Ook vind ik dat links niet moet blijven steken in een algemeen anti-racistisch vertoog zonder politieke en ideologische koppelingen te leggen met de strijd tegen het kapitalisme, de liefde voor de mens (ongeacht kleur en levensovertuiging) en een vrije samenleving. Elke bijdrage van linksen tegen het racisme moet herkenbaar zijn, óns verhaal zijn en niet blijven hangen in enkel de morele verwerpelijkheid van racisme. Of nog gevaarlijker: indirect de agenda dienen van zogenaamde anti-racisten die in de strijd voor sociaal-economische gelijkheid en de bevrijding van vrouwen en homo’s lijnrecht tegenover ons staan.
Veel neo-liberalen – vooral de globalisten onder hen – en grote bedrijven keren zich bijvoorbeeld ook tegen racisme. Omdat dit geld oplevert. De Londense City staat hier bijvoorbeeld bekend om. De politieke islam is eveneens tegen raciaal onderscheid tussen mensen; echter, fundamentalisten brengen weer hiërarchisch onderscheid tussen mensen aan op grond van religie. Turkse Grijze Wolven in Nederland zijn ook tegen het witte racisme, niet om principiële redenen, maar omdat dit in het nadeel is van de Turkse gemeenschap in dit land.
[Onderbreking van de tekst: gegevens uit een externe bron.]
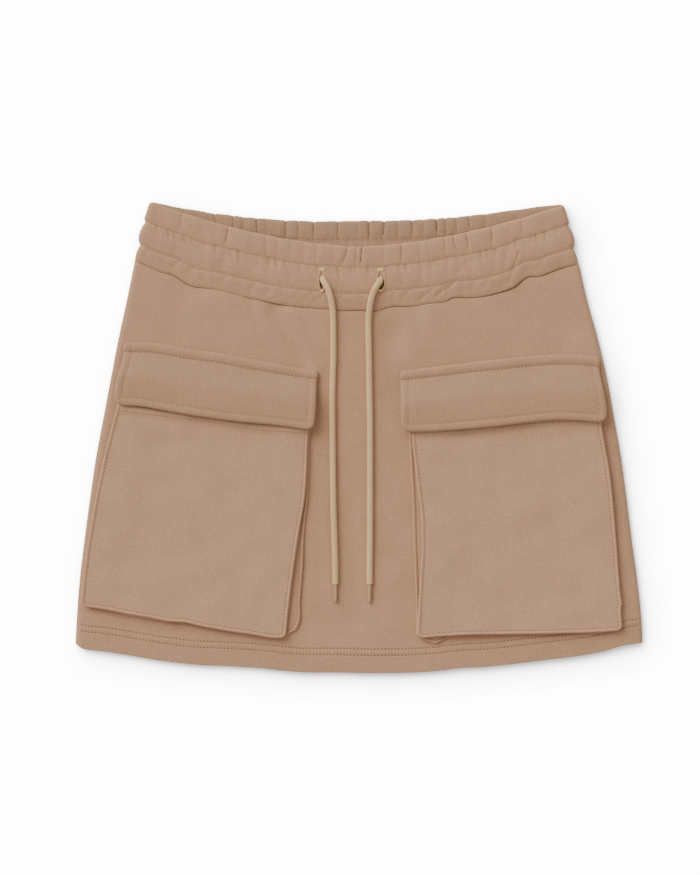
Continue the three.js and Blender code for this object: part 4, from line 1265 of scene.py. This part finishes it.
class SKIRT_OT_panels(bpy.types.Operator):
    """Cut the front and back panels, joined at the sides and hemmed"""

    bl_idname = "skirt.panels"
    bl_label = "Front and back panels"

    def execute(self, context):
        marks = [(PANEL_LENGTH - row, 2.2, 0.45) for row in HEM_ROWS]
        marks.append((PANEL_LENGTH - 0.8, 0.8, 0.3))
        down = places(PANEL_LENGTH, 2.4, (1.5, 3, 0.5), *marks) / PANEL_LENGTH
        width = HEM_WIDTH * 0.9
        outer_f, inner_f, lift = rolled_columns(width, CLOTH, np.linspace(0, 1, 185))
        edges = panel_edges(front_seam)
        outer_xy = patch(edges, outer_f[None, :], down[:, None])
        inner_xy = patch(edges, inner_f[None, :], down[:, None])
        hem_share = 1 - HEM_DEPTH / PANEL_LENGTH
        doubled = ease(down, hem_share - 0.002, hem_share + 0.002)[:, None]
        top = front_height(outer_xy[..., 0], outer_xy[..., 1])
        edge = round_over((1 - down) * PANEL_LENGTH, 0.9)[:, None]
        under_single = front_base(inner_xy[..., 0], inner_xy[..., 1]) - CLOTH
        under = under_single * (1 - doubled) + (FRONT_TOP - FRONT_HEM) * doubled + edge
        lip = SIDE_LIP + 0.1
        outer = lifted(outer_xy, lip, top - edge, lift)
        inner = lifted(inner_xy, lip, under, lift)
        front = add_wall("front_panel", outer, inner, cloth_material(), ["skirt_front"])

        outer_f, inner_f, lift = rolled_columns(width, CLOTH, np.linspace(0, 1, 120))
        down = places(PANEL_LENGTH, 4, *marks) / PANEL_LENGTH
        edges = panel_edges(back_seam)
        outer_xy = patch(edges, outer_f[None, :], down[:, None])
        inner_xy = patch(edges, inner_f[None, :], down[:, None])
        doubled = ease(down, hem_share - 0.002, hem_share + 0.002)[:, None]
        above = outer_xy[..., 1] - hem_line(outer_xy[..., 0])
        grooves = sum(0.35 * bell(above - row, 0.9) for row in HEM_ROWS)
        edge = round_over((1 - down) * PANEL_LENGTH, 0.9)[:, None]
        floor = grooves + edge
        over = CLOTH + (BACK_HEM - CLOTH) * doubled - edge
        lip = SIDE_LIP - 0.05
        outer = lifted(outer_xy, lip, floor, lift)
        inner = lifted(inner_xy, lip, over, lift)
        back = add_wall("back_panel", outer, inner, cloth_material(), ["skirt_back"])
        return {"FINISHED"}


def gather_depth(gathers, x, v):
    """Depth of the gathers: a soft trough for each, with a sharp crease at its middle.

    The trough is (1 - distance / half width) to the power 1.6, fullest in the casing and in the
    channel. The crease is a narrow bell that ends at the casing's stitch row. Both lean as they
    run down.
    """
    casing = bell(v - 0.13, 0.17) * (1 - 0.75 * bell(v - CASING_ROW, 0.03))
    channel = bell(v - 0.53, 0.15)
    low = bell(v - 0.87, 0.09)
    above_row = 1 - ease(v, 0.2, CASING_ROW + 0.02)
    run = np.minimum(v / CASING_ROW, 1) ** 1.5 + 0.4 * np.maximum(v / CASING_ROW - 1, 0)
    total = 0.0
    for place, lean, half, deep, mid, soft, sharp in zip(*gathers.values()):
        off = np.abs(x - place - lean * run)
        trough = np.clip(1 - off / half, 0, 1) ** 1.6
        total = total + trough * (0.45 * deep * casing + 0.6 * mid * channel + 0.8 * soft * low)
        total = total + 0.9 * sharp * bell(off, CREASE_WIDTH) * above_row
    return total


def pucker_depth(x, v, row, reach, spacing, lean, depth, seed):
    """Small slanting dents that a stitch row draws in the cloth beside it, unevenly spaced."""
    rng = np.random.default_rng(seed)
    count = int(360 / spacing)
    starts = -180 + spacing * (np.arange(count) + rng.uniform(-0.35, 0.35, count))
    strengths = rng.uniform(0.35, 1.0, count)
    total = 0.0
    below = (v - row) / reach
    for start, strength in zip(starts, strengths):
        line = start + lean * below
        total = total + strength * bell(x - line, spacing * 0.16) * bell(below - 0.45, 0.45)
    return depth * total * (below > -0.1)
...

Hen zie ik niet als bondgenoten in de anti-racistische strijd. Maar veel mensen laten zich, vaak vanuit de beste bedoelingen, helaas misleiden door hun retoriek, zoals die onder meer door het DENK-duo Kuzu en Öztürk wordt gebezigd.
Maar die huisschilder en die loodgieter uit mijn jeugd, zij zijn de mensen die zich niet van mij moeten vervreemden en andersom, waarmee ik wil strijden tegen sociaal onrecht én tegen racisme. Natuurlijk zal dit niet altijd soepel gaan en zal ik me bij tijd en wijle onbegrepen voelen, en zij zullen wellicht hetzelfde hebben. Maar hebben wij die geloven in een andere wereld voor de hele mensheid, een andere keuze dan op elkaar vertrouwen?